This paper aims to attempt to collate and understand the fragmented research on female entrepreneurship in the Middle East and North Africa (MENA). The review assesses the literature at the macro, meso and micro analysis levels and addresses the obstacles, challenges, motivations and characteristics of female entrepreneurship in the MENA region.
The analysis bases on a gender aware, narrative review, which is an appropriate method when aggregating studies of different methodological approaches, covering broad and fragmented topics in different settings. The study analyzes the areas that have received sufficient research attention and those which are still under-developed.

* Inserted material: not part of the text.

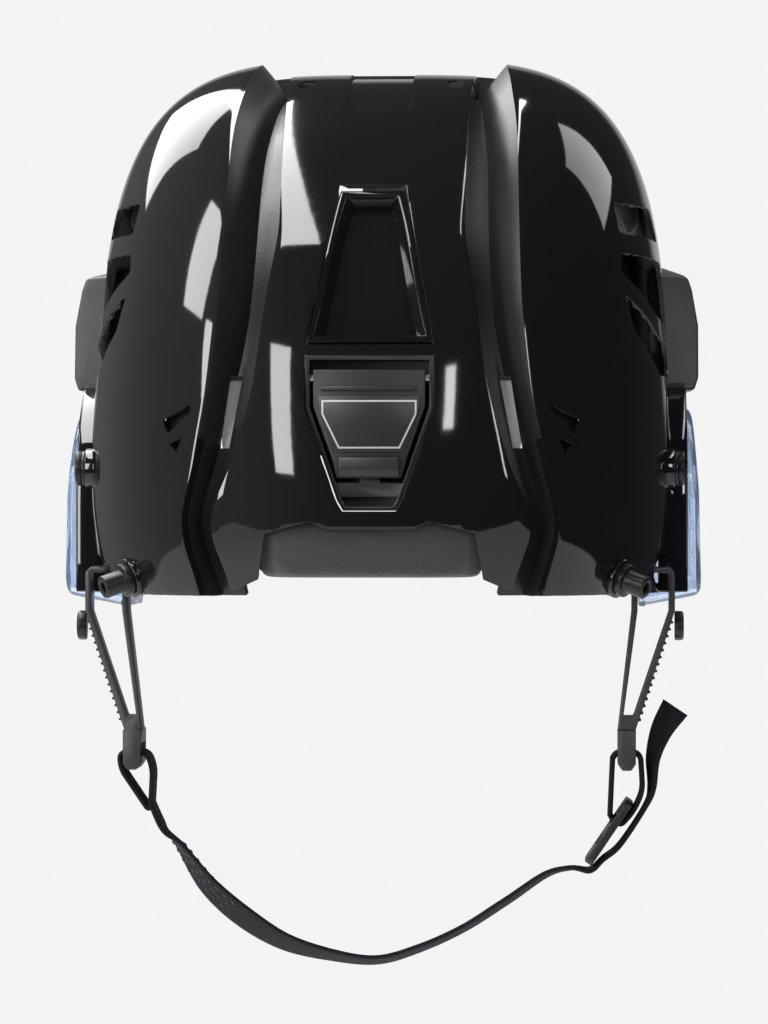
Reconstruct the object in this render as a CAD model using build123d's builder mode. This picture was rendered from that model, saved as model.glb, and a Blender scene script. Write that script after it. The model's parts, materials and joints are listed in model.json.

Important gaps in the field are lack of theoretical foundations; an over emphasis on macro level indicators, such as culture and religion and an under emphasis on organizational level variables; a lack of studies that analyze female entrepreneurship within ethnic groups, or studies that acknowledge the complex social, cultural and religious diversity of the region; and inattention to particular regional experiences (e.g. refugees crisis) and emerging trends.
This is the first integrative review of the literature in the growing field of female entrepreneurship in the MENA region that identifies areas of particular research interest and questions that are still under-developed. The study proposes further avenues for future research.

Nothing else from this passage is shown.